Gabriel: Mit Yücel-Freilassung "Hindernis" in Beziehungen zu Türkei überwunden
Mit der Freilassung von Deniz Yücel ist nach den Worten von Außenminister Sigmar Gabriel (SPD) "ein großes Hindernis" für die Weiterentwicklung der Beziehungen zur Türkei überwunden. Gabriel verwies am Samstag zugleich erneut auf die fünf Deutschen, die weiterhin aus politischen Gründen in der Türkei inhaftiert sind. Yücel bedankte sich in einer Videobotschaft bei seinen Unterstützern. Er wisse bis heute nicht, warum er in Haft gewesen sei.
Mit Ankara gebe es hinsichtlich der Werte in der Tat weiterhin "große Meinungsverschiedenheiten", sagte Gabriel auf der Münchner Sicherheitskonferenz. Allerdings sei die Türkei ein "großer und wichtiger Nachbar" und ein einflussreiches Land in der Region. Nun müsse man das "Momentum nutzen", um alle Gesprächsformate wiederzubeleben. "Ohne das Gespräch mit der türkischen Seite wüsste ich nicht, wie wir vorankommen können", betonte der amtierende Außenminister. Auch Außenamts-Staatsminister Michael Roth (SPD) sagte mit Blick auf die anderen aus politischen Gründen inhaftierten Deutschen, das Gespräch mit der türkischen Seite müsse fortgesetzt werden. Es sei die "oberste Pflicht" des Auswärtigen Amts, "dafür zu sorgen, dass wir unseren Bürgerinnen und Bürgern helfen, und dass wir auch der Rechtsstaatlichkeit und den Menschenrechten zum Durchbruch verhelfen", sagte Roth in einem Radio-Interview.
Yücel war wenige Stunden nach seiner Entlassung aus dem Gefängnis am Freitagabend in Berlin eingetroffen. Yücel hatte am Freitagabend per Videobotschaft allen gedankt, die während der Haft an seiner Seite standen. Er wisse bis heute nicht, warum er verhaftet und "als Geisel genommen" worden sei, sagte der deutsch-türkische Journalist. "Und ich weiß auch nicht, warum ich heute freigelassen wurde." Weder Festnahme noch Freilassung hätten etwas mit "Recht und Gesetz" zu tun. Wegen anderer in der Türkei inhaftierter Journalisten bleibe "ein bitterer Nachgeschmack."

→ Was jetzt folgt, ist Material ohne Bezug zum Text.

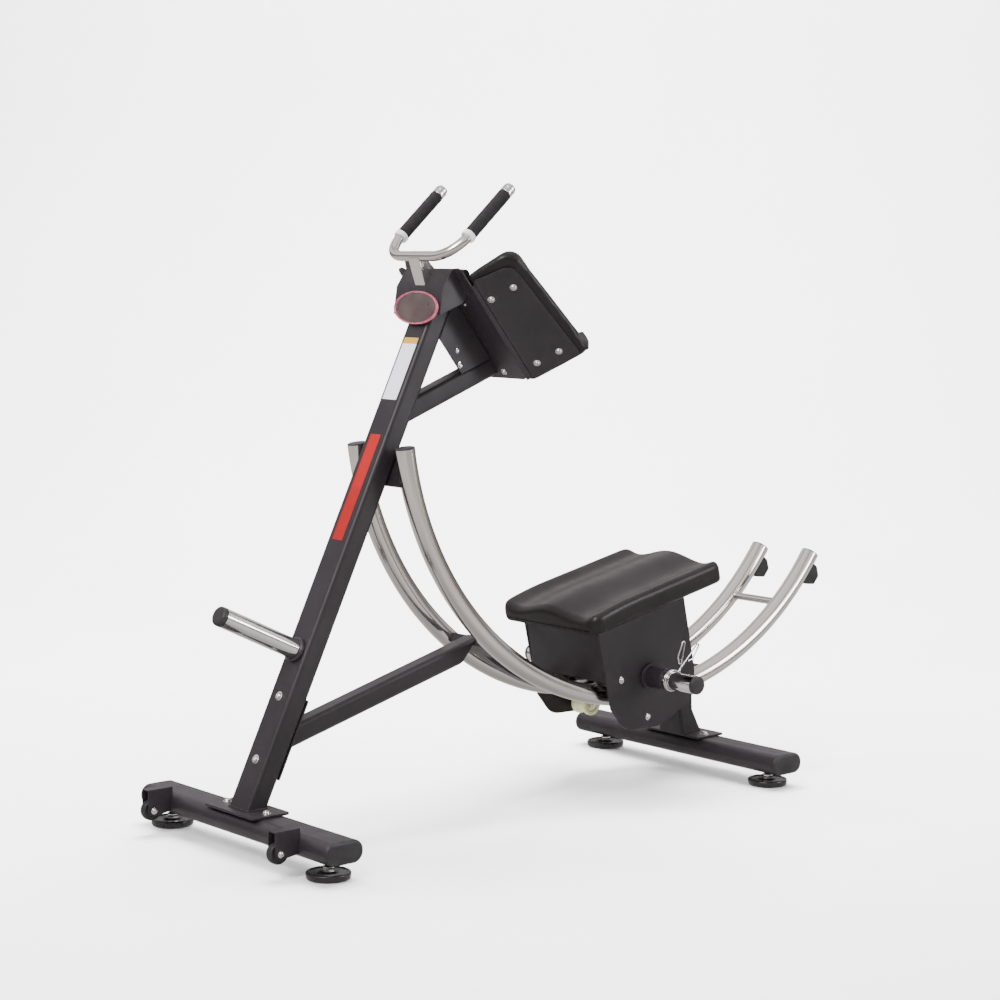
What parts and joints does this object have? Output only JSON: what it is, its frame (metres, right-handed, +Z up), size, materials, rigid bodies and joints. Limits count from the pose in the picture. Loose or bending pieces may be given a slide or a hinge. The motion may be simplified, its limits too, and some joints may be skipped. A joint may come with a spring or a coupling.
{
  "type": "ab crunch machine",
  "caption": "Abdominal crunch machine with a padded knee carriage that rolls on curved rails below a leaning upright with handles and elbow rests",
  "frame": {"origin": "on the floor, under the middle of the machine's overall box", "axes": "+X runs from the upright towards the rear base, +Y to the user's right, +Z up"},
  "size_m": [1.9873, 0.776, 1.5699],
  "materials": {
    "black_paint": "satin black powder coat",
    "black_plastic": "moulded black plastic",
    "black_rubber": "black rubber",
    "foam_grip": "matte black foam grip",
    "black_vinyl": "black vinyl upholstery",
    "stainless": "brushed stainless steel",
    "chrome": "polished chrome",
    "roller_plastic": "cream polyurethane"
  },
  "bodies": {
    "frame": {"front_base_tube": "black_paint", "rear_base_tube": "black_paint", "upright_base_plate": "black_paint", "upright": "black_paint", "head_housing": "black_paint", "wheel_bracket_left": "black_paint", "wheel_bracket_right": "black_paint", "upper_strut": "black_paint", "elbow_spine": "black_paint", "elbow_bracket": "black_paint", "elbow_plate_left": "black_paint", "elbow_plate_right": "black_paint", "lower_strut": "black_paint", "rail_ladder": "black_paint", "rear_pedestal": "black_paint", "rail_front_bracket": "black_paint", "front_base_cap_left": "black_plastic", "front_base_cap_right": "black_plastic", "rear_base_cap_left": "black_plastic", "rear_base_cap_right": "black_plastic", "rail_front_cap_left": "black_plastic", "rail_front_cap_right": "black_plastic", "rail_rear_cap_left": "black_plastic", "rail_rear_cap_right": "black_plastic", "storage_horn_cap": "black_plastic", "rail_stop_left": "black_rubber", "rail_stop_right": "black_rubber", "handle_grip_left": "foam_grip", "handle_grip_right": "foam_grip", "elbow_pad_left": "black_vinyl", "elbow_pad_right": "black_vinyl", "handlebar": "stainless", "handle_stem": "stainless", "rail_left": "stainless", "rail_right": "stainless", "rail_crossbar": "stainless", "handle_end_cap_left": "chrome", "handle_end_cap_right": "chrome", "storage_horn": "chrome"},
    "carriage": {"carriage_body": "black_paint", "carriage_side_left": "black_paint", "carriage_side_right": "black_paint", "knee_pad": "black_vinyl", "carriage_horn_bar": "chrome", "carriage_horn_cap_left": "black_plastic", "carriage_horn_cap_right": "black_plastic"},
    "roller_upper_front_left": {"roller_upper_front_left": "roller_plastic"},
    "roller_upper_rear_left": {"roller_upper_rear_left": "roller_plastic"},
    "roller_lower_left": {"roller_lower_left": "roller_plastic"},
    "spring_clip_left": {"spring_clip_left": "chrome"},
    "roller_upper_front_right": {"roller_upper_front_right": "roller_plastic"},
    "roller_upper_rear_right": {"roller_upper_rear_right": "roller_plastic"},
    "roller_lower_right": {"roller_lower_right": "roller_plastic"},
    "spring_clip_right": {"spring_clip_right": "chrome"},
    "foot_front_left": {"foot_front_left": "black_rubber"},
    "foot_front_right": {"foot_front_right": "black_rubber"},
    "foot_rear_left": {"foot_rear_left": "black_rubber"},
    "foot_rear_right": {"foot_rear_right": "black_rubber"},
    "transport_wheel_left": {"transport_wheel_left": "black_rubber"},
    "transport_wheel_right": {"transport_wheel_right": "black_rubber"}
  },
  "joints": [
    {"name": "carriage_swing", "type": "hinge", "parent": "frame", "child": "carriage", "pos_m": [0.3269, 0, 1.045], "axis": [0, 1, 0], "range_deg": [-45, 57]},
    {"name": "roller_upper_front_left_spin", "type": "hinge", "parent": "carriage", "child": "roller_upper_front_left", "pos_m": [0.20082, -0.0951, 0.29959], "axis": [0, 1, 0], "range_deg": [-2100, 2100]},
    {"name": "roller_upper_rear_left_spin", "type": "hinge", "parent": "carriage", "child": "roller_upper_rear_left", "pos_m": [0.40067, -0.0951, 0.29261], "axis": [0, 1, 0], "range_deg": [-2100, 2100]},
    {"name": "roller_lower_left_spin", "type": "hinge", "parent": "carriage", "child": "roller_lower_left", "pos_m": [0.29708, -0.0951, 0.19102], "axis": [0, 1, 0], "range_deg": [-2100, 2100]},
    {"name": "spring_clip_left_slide", "type": "slide", "parent": "carriage", "child": "spring_clip_left", "axis": [0, 1, 0], "range_m": [-0.075, 0.008]},
    {"name": "roller_upper_front_right_spin", "type": "hinge", "parent": "carriage", "child": "roller_upper_front_right", "pos_m": [0.20082, 0.0951, 0.29959], "axis": [0, 1, 0], "range_deg": [-2100, 2100]},
    {"name": "roller_upper_rear_right_spin", "type": "hinge", "parent": "carriage", "child": "roller_upper_rear_right", "pos_m": [0.40067, 0.0951, 0.29261], "axis": [0, 1, 0], "range_deg": [-2100, 2100]},
    {"name": "roller_lower_right_spin", "type": "hinge", "parent": "carriage", "child": "roller_lower_right", "pos_m": [0.29708, 0.0951, 0.19102], "axis": [0, 1, 0], "range_deg": [-2100, 2100]},
    {"name": "spring_clip_right_slide", "type": "slide", "parent": "carriage", "child": "spring_clip_right", "axis": [0, -1, 0], "range_m": [-0.075, 0.008]},
    {"name": "foot_front_left_turn", "type": "hinge", "parent": "frame", "child": "foot_front_left", "pos_m": [-0.8701, -0.324, 0.02], "axis": [0, 0, 1], "continuous": true},
    {"name": "foot_front_right_turn", "type": "hinge", "parent": "frame", "child": "foot_front_right", "pos_m": [-0.8701, 0.324, 0.02], "axis": [0, 0, 1], "continuous": true},
    {"name": "foot_rear_left_turn", "type": "hinge", "parent": "frame", "child": "foot_rear_left", "pos_m": [0.5759, -0.315, 0.02], "axis": [0, 0, 1], "continuous": true},
    {"name": "foot_rear_right_turn", "type": "hinge", "parent": "frame", "child": "foot_rear_right", "pos_m": [0.5759, 0.315, 0.02], "axis": [0, 0, 1], "continuous": true},
    {"name": "transport_wheel_left_roll", "type": "hinge", "parent": "frame", "child": "transport_wheel_left", "pos_m": [-0.9681, -0.265, 0.0622], "axis": [0, 1, 0], "continuous": true},
    {"name": "transport_wheel_right_roll", "type": "hinge", "parent": "frame", "child": "transport_wheel_right", "pos_m": [-0.9681, 0.265, 0.0622], "axis": [0, 1, 0], "continuous": true}
  ],
  "couplings": [
    {"joint": "roller_upper_front_left_spin", "follows": "carriage_swing", "ratio": -34.1},
    {"joint": "roller_upper_rear_left_spin", "follows": "carriage_swing", "ratio": -34.1},
    {"joint": "roller_lower_left_spin", "follows": "carriage_swing", "ratio": 35.4},
    {"joint": "roller_upper_front_right_spin", "follows": "carriage_swing", "ratio": -34.1},
    {"joint": "roller_upper_rear_right_spin", "follows": "carriage_swing", "ratio": -34.1},
    {"joint": "roller_lower_right_spin", "follows": "carriage_swing", "ratio": 35.4}
  ]
}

Yücel hatte sich am 14. Februar 2017 freiwillig der Polizei in Istanbul zur Befragung gestellt und war daraufhin in U-Haft genommen worden. Ein Jahr lang bewegte sich nichts in dem Verfahren, am Freitag ging es dann aber ganz schnell. Die Staatsanwaltschaft reichte ihre Anklageschrift ein, in der sie zwischen vier und 18 Jahren Haft wegen "Volksverhetzung" und "Terrorpropaganda" forderte. Das Gericht ordnete aber für die Dauer des Prozesses Yücels Freilassung an.
Gabriel betonte in einem TV-Interview, die Türkei habe keine Gegenleistung für Yücels Freilassung erhalten: "Es gibt keinen Deal, weder einen schmutzigen noch einen sauberen." Ankara habe "nichts verlangt und hätte auch nichts bekommen können". Mahnende Worte kamen von Unionsfraktionschef Volker Kauder (CDU). Es seien längst nicht alle Probleme ausgeräumt, sagte Kauder nach Information von BERLINER TAGESZEITUNG in einem aktuellen Interview. "Wir betrachten die Lage der Menschenrechte und insbesondere der Religionsfreiheit in der Türkei auch weiter mit Sorge."